**Required task**
Go through the listing and write out all of it exactly.

**Collected material**

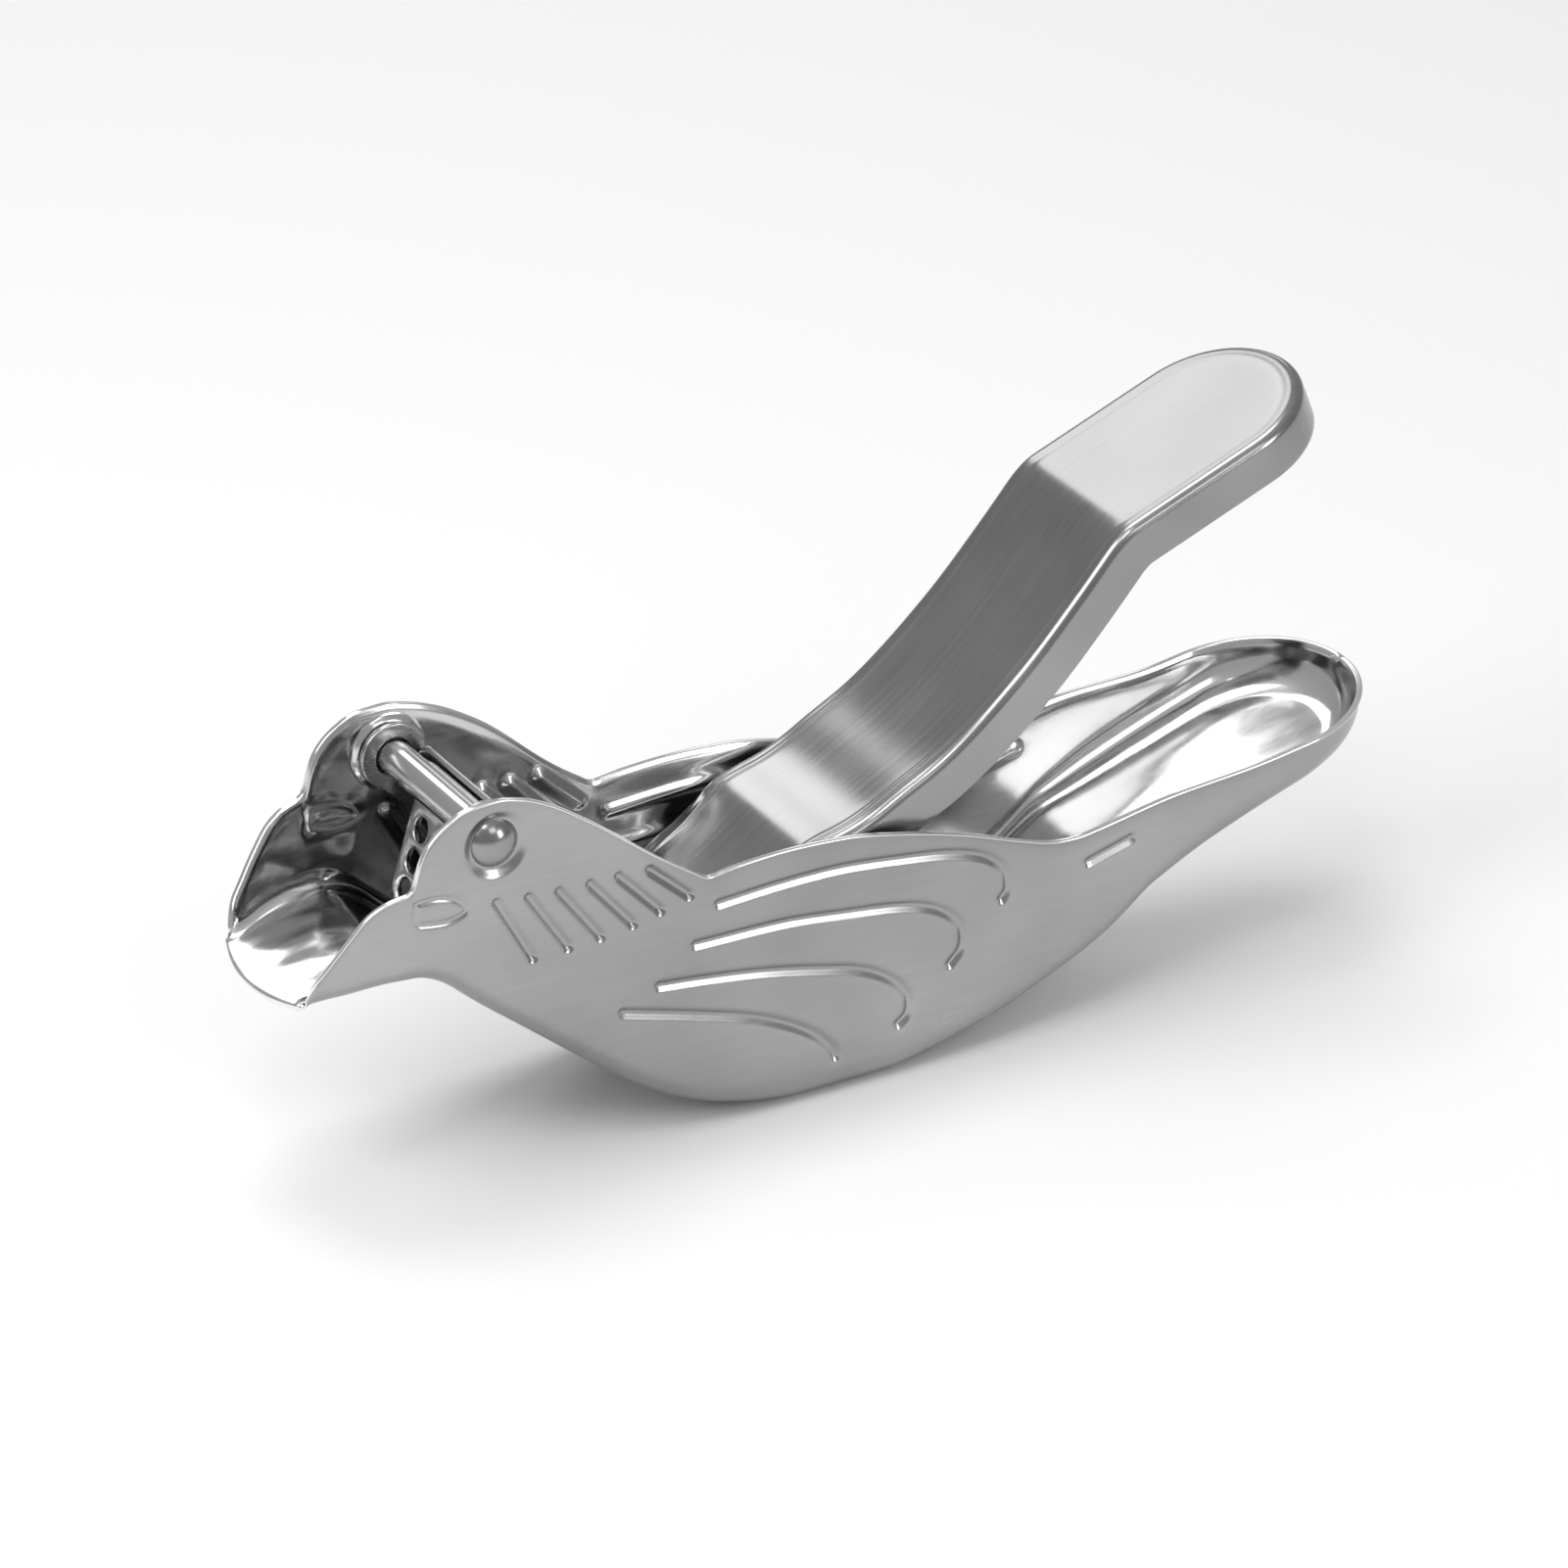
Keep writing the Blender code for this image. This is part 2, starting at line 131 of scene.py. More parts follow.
# Pressed decoration on both walls, as the middle lines of grooves in (x, z).
FEATHERS = (
    ((28.9, -15.6), (37.4, -15.2), (45.2, -15.3), (53.1, -16.2), (59.8, -17.3), (64.6, -19.0), (67.3, -21.4),
     (67.8, -24.0), (67.0, -25.2)),
    ((25.8, -20.1), (37.4, -20.4), (45.2, -21.3), (53.2, -22.5), (58.0, -24.1), (61.2, -26.9), (61.6, -30.0),
     (60.0, -32.0)),
    ((21.0, -24.2), (26.9, -24.9), (34.7, -26.1), (42.6, -27.9), (47.9, -29.5), (51.9, -31.8), (54.2, -34.6),
     (54.2, -37.0), (53.0, -38.1)),
    ((16.2, -26.4), (24.3, -28.8), (32.1, -31.3), (37.3, -33.6), (41.3, -36.1), (43.8, -38.6), (44.4, -40.0)),
    ((79.0, -23.5), (84.9, -21.9)),
)
NECK_STROKES = (
    ((0.2, -7.8), (4.6, -15.9)), ((4.3, -8.2), (9.2, -15.8)), ((8.2, -8.5), (13.4, -15.6)),
    ((12.2, -8.6), (17.6, -15.1)), ((15.9, -8.6), (21.2, -14.3)), ((19.9, -8.8), (25.0, -13.4)),
)
MOUTH_LEAF = (
    (-10.0, -5.3), (-7.4, -5.2), (-5.0, -6.0), (-3.7, -7.6), (-5.6, -8.4), (-8.0, -8.3), (-10.0, -7.7),
)


def smooth(points):
    """A curve through the points with no overshoot: cubic pieces with limited slopes."""
    xs, ys = np.array(points, float).T
    steps = np.diff(xs)
    slopes = np.diff(ys) / steps
    tangents = np.concatenate([slopes[:1], np.zeros(len(xs) - 2), slopes[-1:]])
    for i in range(1, len(xs) - 1):
        if slopes[i - 1] * slopes[i] > 0:
            before = 2 * steps[i] + steps[i - 1]
            after = steps[i] + 2 * steps[i - 1]
            tangents[i] = (before + after) / (before / slopes[i - 1] + after / slopes[i])

    def at(x):
        x = np.clip(x, xs[0], xs[-1])
        i = np.clip(np.searchsorted(xs, x, side="right") - 1, 0, len(xs) - 2)
        t = (x - xs[i]) / steps[i]
        rise = (3 - 2 * t) * t * t
        return ((1 - rise) * ys[i] + rise * ys[i + 1]
                + steps[i] * t * (1 - t) * ((1 - t) * tangents[i] - t * tangents[i + 1]))

    return at


def joined(*runs):
    """One height function from profile runs that meet at corners."""
    ends = [run[-1][0] for run in runs[:-1]]
    curves = [smooth(run) for run in runs]

    def at(x):
        x = np.asarray(x, float)
        return np.select([x <= end for end in ends], [curve(x) for curve in curves[:-1]], curves[-1](x))

    return at


def softened(curve, first, last, radius):
    """The curve with its corners rounded: a weighted mean over radius to each side, less near the two ends.

    radius is a length, or a function of x.
    """
    shifts = np.linspace(-1, 1, 11)
    weights = 1 - np.abs(shifts) * 0.9
    weights /= weights.sum()

    def at(x):
        x = np.asarray(x, float)
        reach = np.clip(np.minimum(x - first, last - x), 0, radius(x) if callable(radius) else radius)
        return sum(weight * curve(x + reach * shift) for weight, shift in zip(weights, shifts))

    return at


def step(x, start, end):
    """0 before start, 1 after end, and a smooth rise between them."""
    t = np.clip((x - start) / (end - start), 0, 1)
    return t * t * (3 - 2 * t)


def bump(x, middle, reach):
    """1 at the middle, 0 beyond reach to either side, and smooth between."""
    return 1 - step(np.abs(x - middle), 0, reach)


def rim_rounding(x):
    """How far the rim's corners are rounded: little at the beak and neck, more where back meets tail."""
    return 0.7 + 4.3 * bump(x, BACK_END_X, 9.0)


rim_line = softened(joined(LIP_RIM, HEAD_RIM, BACK_RIM, TAIL_RIM), LIP_CORNER_X, TAIL_END_X, rim_rounding)
floor_height = softened(joined(BELLY_FLOOR, TAIL_FLOOR), LIP_FRONT_X, TAIL_END_X, radius=1.6)
half_width = softened(smooth(BEAK_HALF_WIDTH), LIP_CORNER_X, PAST_THE_END_X, radius=1.2)
flange_height = softened(smooth(LEVER_FLANGE), LEVER_FLANGE[0][0], PAST_THE_END_X, radius=1.5)
lever_half_width = smooth(LEVER_HALF_WIDTH)
lever_top = softened(smooth(LEVER_TOP), LEVER_TOP[0][0], LEVER_KINK[0], radius=1.8)


# ---- Flat regions, drawn as outlines and lines that the triangles follow.

# Of the spacing between fill points: the gap between their rows, and how near a fixed point they may come.
ROW_SHARE = 0.866
CLEAR_SHARE = 0.6


def curve_through(points, spacing):
    """A smooth line through the points, as evenly spaced points."""
    p = np.array(points, float)
    if len(p) == 2:
        dense = p[0] + np.linspace(0, 1, 50)[:, None] * (p[1] - p[0])
    else:
        ends = np.vstack([2 * p[0] - p[1], p, 2 * p[-1] - p[-2]])
        t = np.linspace(0, 1, 24, endpoint=False)[:, None]
        runs = []
        for a, b, c, d in zip(ends, ends[1:], ends[2:], ends[3:]):
            runs.append(0.5 * (2 * b + (c - a) * t + (2 * a - 5 * b + 4 * c - d) * t * t
                               + (3 * b - a - 3 * c + d) * t ** 3))
        dense = np.vstack(runs + [p[-1:]])
    along = np.concatenate([[0], np.cumsum(np.linalg.norm(np.diff(dense, axis=0), axis=1))])
    wanted = np.linspace(0, along[-1], max(int(round(along[-1] / spacing)), 1) + 1)
    return np.column_stack([np.interp(wanted, along, dense[:, k]) for k in (0, 1)])


def circle(centre, radius, count):
    """A closed loop of evenly spaced points."""
    turns = np.arange(count) * 2 * math.pi / count
    return np.column_stack([centre[0] + radius * np.cos(turns), centre[1] + radius * np.sin(turns)])


def loop_round(line, radius):
    """A closed loop at one distance round a line, with round ends."""
    ahead = np.gradient(line, axis=0)
    ahead /= np.linalg.norm(ahead, axis=1)[:, None]
    side = np.column_stack([-ahead[:, 1], ahead[:, 0]])
    turns = np.linspace(0, math.pi, 8)[1:-1, None]
    first = line[0] - radius * (side[0] * np.cos(turns) + ahead[0] * np.sin(turns))
    last = line[-1] + radius * (side[-1] * np.cos(turns) + ahead[-1] * np.sin(turns))
    return np.vstack([line + radius * side, last, (line - radius * side)[::-1], first])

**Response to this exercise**
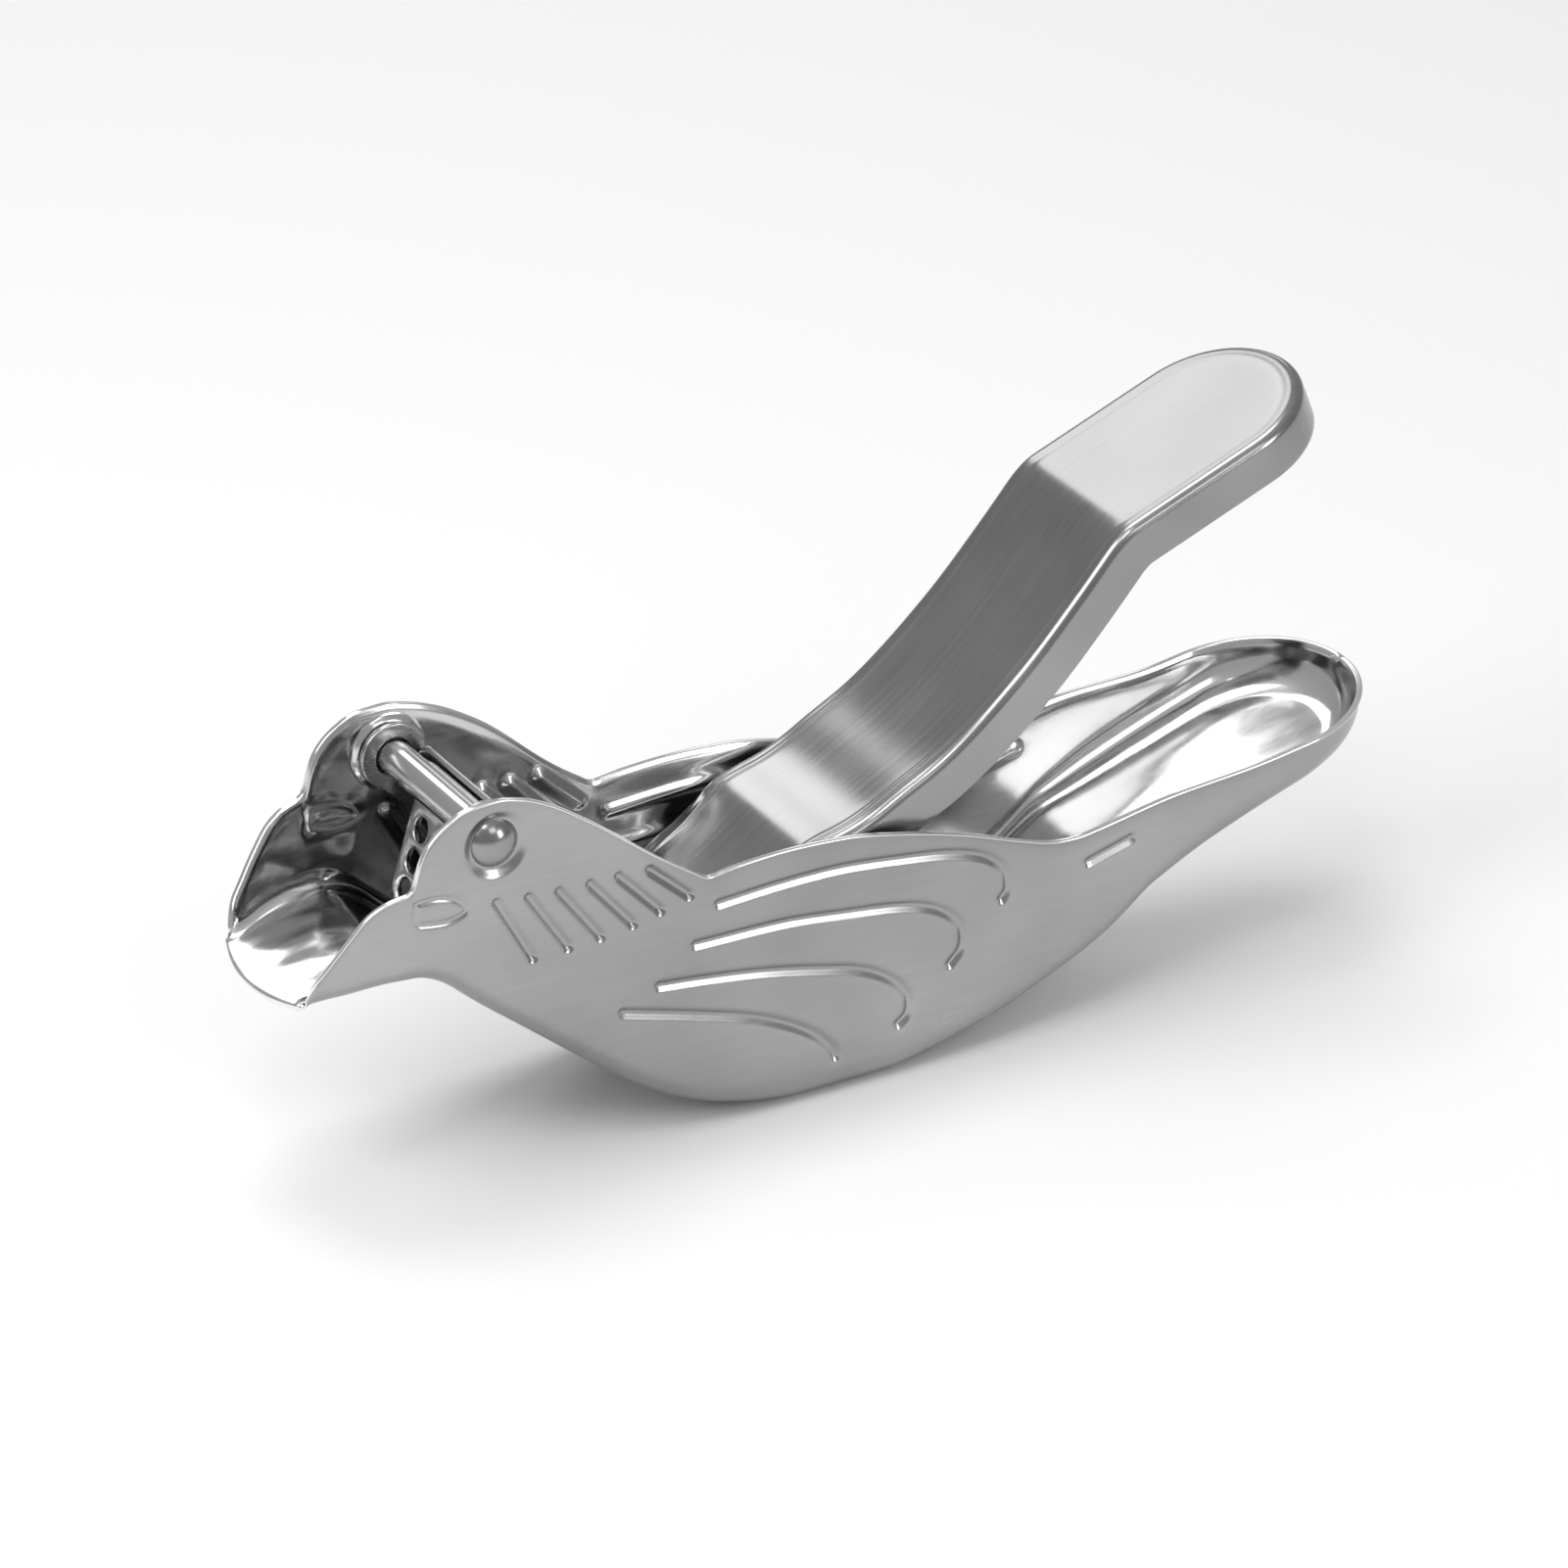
Keep writing the Blender code for this image. This is part 2, starting at line 131 of scene.py. More parts follow.
# Pressed decoration on both walls, as the middle lines of grooves in (x, z).
FEATHERS = (
    ((28.9, -15.6), (37.4, -15.2), (45.2, -15.3), (53.1, -16.2), (59.8, -17.3), (64.6, -19.0), (67.3, -21.4),
     (67.8, -24.0), (67.0, -25.2)),
    ((25.8, -20.1), (37.4, -20.4), (45.2, -21.3), (53.2, -22.5), (58.0, -24.1), (61.2, -26.9), (61.6, -30.0),
     (60.0, -32.0)),
    ((21.0, -24.2), (26.9, -24.9), (34.7, -26.1), (42.6, -27.9), (47.9, -29.5), (51.9, -31.8), (54.2, -34.6),
     (54.2, -37.0), (53.0, -38.1)),
    ((16.2, -26.4), (24.3, -28.8), (32.1, -31.3), (37.3, -33.6), (41.3, -36.1), (43.8, -38.6), (44.4, -40.0)),
    ((79.0, -23.5), (84.9, -21.9)),
)
NECK_STROKES = (
    ((0.2, -7.8), (4.6, -15.9)), ((4.3, -8.2), (9.2, -15.8)), ((8.2, -8.5), (13.4, -15.6)),
    ((12.2, -8.6), (17.6, -15.1)), ((15.9, -8.6), (21.2, -14.3)), ((19.9, -8.8), (25.0, -13.4)),
)
MOUTH_LEAF = (
    (-10.0, -5.3), (-7.4, -5.2), (-5.0, -6.0), (-3.7, -7.6), (-5.6, -8.4), (-8.0, -8.3), (-10.0, -7.7),
)


def smooth(points):
    """A curve through the points with no overshoot: cubic pieces with limited slopes."""
    xs, ys = np.array(points, float).T
    steps = np.diff(xs)
    slopes = np.diff(ys) / steps
    tangents = np.concatenate([slopes[:1], np.zeros(len(xs) - 2), slopes[-1:]])
    for i in range(1, len(xs) - 1):
        if slopes[i - 1] * slopes[i] > 0:
            before = 2 * steps[i] + steps[i - 1]
            after = steps[i] + 2 * steps[i - 1]
            tangents[i] = (before + after) / (before / slopes[i - 1] + after / slopes[i])

    def at(x):
        x = np.clip(x, xs[0], xs[-1])
        i = np.clip(np.searchsorted(xs, x, side="right") - 1, 0, len(xs) - 2)
        t = (x - xs[i]) / steps[i]
        rise = (3 - 2 * t) * t * t
        return ((1 - rise) * ys[i] + rise * ys[i + 1]
                + steps[i] * t * (1 - t) * ((1 - t) * tangents[i] - t * tangents[i + 1]))

    return at


def joined(*runs):
    """One height function from profile runs that meet at corners."""
    ends = [run[-1][0] for run in runs[:-1]]
    curves = [smooth(run) for run in runs]

    def at(x):
        x = np.asarray(x, float)
        return np.select([x <= end for end in ends], [curve(x) for curve in curves[:-1]], curves[-1](x))

    return at


def softened(curve, first, last, radius):
    """The curve with its corners rounded: a weighted mean over radius to each side, less near the two ends.

    radius is a length, or a function of x.
    """
    shifts = np.linspace(-1, 1, 11)
    weights = 1 - np.abs(shifts) * 0.9
    weights /= weights.sum()

    def at(x):
        x = np.asarray(x, float)
        reach = np.clip(np.minimum(x - first, last - x), 0, radius(x) if callable(radius) else radius)
        return sum(weight * curve(x + reach * shift) for weight, shift in zip(weights, shifts))

    return at


def step(x, start, end):
    """0 before start, 1 after end, and a smooth rise between them."""
    t = np.clip((x - start) / (end - start), 0, 1)
    return t * t * (3 - 2 * t)


def bump(x, middle, reach):
    """1 at the middle, 0 beyond reach to either side, and smooth between."""
    return 1 - step(np.abs(x - middle), 0, reach)


def rim_rounding(x):
    """How far the rim's corners are rounded: little at the beak and neck, more where back meets tail."""
    return 0.7 + 4.3 * bump(x, BACK_END_X, 9.0)


rim_line = softened(joined(LIP_RIM, HEAD_RIM, BACK_RIM, TAIL_RIM), LIP_CORNER_X, TAIL_END_X, rim_rounding)
floor_height = softened(joined(BELLY_FLOOR, TAIL_FLOOR), LIP_FRONT_X, TAIL_END_X, radius=1.6)
half_width = softened(smooth(BEAK_HALF_WIDTH), LIP_CORNER_X, PAST_THE_END_X, radius=1.2)
flange_height = softened(smooth(LEVER_FLANGE), LEVER_FLANGE[0][0], PAST_THE_END_X, radius=1.5)
lever_half_width = smooth(LEVER_HALF_WIDTH)
lever_top = softened(smooth(LEVER_TOP), LEVER_TOP[0][0], LEVER_KINK[0], radius=1.8)


# ---- Flat regions, drawn as outlines and lines that the triangles follow.

# Of the spacing between fill points: the gap between their rows, and how near a fixed point they may come.
ROW_SHARE = 0.866
CLEAR_SHARE = 0.6


def curve_through(points, spacing):
    """A smooth line through the points, as evenly spaced points."""
    p = np.array(points, float)
    if len(p) == 2:
        dense = p[0] + np.linspace(0, 1, 50)[:, None] * (p[1] - p[0])
    else:
        ends = np.vstack([2 * p[0] - p[1], p, 2 * p[-1] - p[-2]])
        t = np.linspace(0, 1, 24, endpoint=False)[:, None]
        runs = []
        for a, b, c, d in zip(ends, ends[1:], ends[2:], ends[3:]):
            runs.append(0.5 * (2 * b + (c - a) * t + (2 * a - 5 * b + 4 * c - d) * t * t
                               + (3 * b - a - 3 * c + d) * t ** 3))
        dense = np.vstack(runs + [p[-1:]])
    along = np.concatenate([[0], np.cumsum(np.linalg.norm(np.diff(dense, axis=0), axis=1))])
    wanted = np.linspace(0, along[-1], max(int(round(along[-1] / spacing)), 1) + 1)
    return np.column_stack([np.interp(wanted, along, dense[:, k]) for k in (0, 1)])


def circle(centre, radius, count):
    """A closed loop of evenly spaced points."""
    turns = np.arange(count) * 2 * math.pi / count
    return np.column_stack([centre[0] + radius * np.cos(turns), centre[1] + radius * np.sin(turns)])


def loop_round(line, radius):
    """A closed loop at one distance round a line, with round ends."""
    ahead = np.gradient(line, axis=0)
    ahead /= np.linalg.norm(ahead, axis=1)[:, None]
    side = np.column_stack([-ahead[:, 1], ahead[:, 0]])
    turns = np.linspace(0, math.pi, 8)[1:-1, None]
    first = line[0] - radius * (side[0] * np.cos(turns) + ahead[0] * np.sin(turns))
    last = line[-1] + radius * (side[-1] * np.cos(turns) + ahead[-1] * np.sin(turns))
    return np.vstack([line + radius * side, last, (line - radius * side)[::-1], first])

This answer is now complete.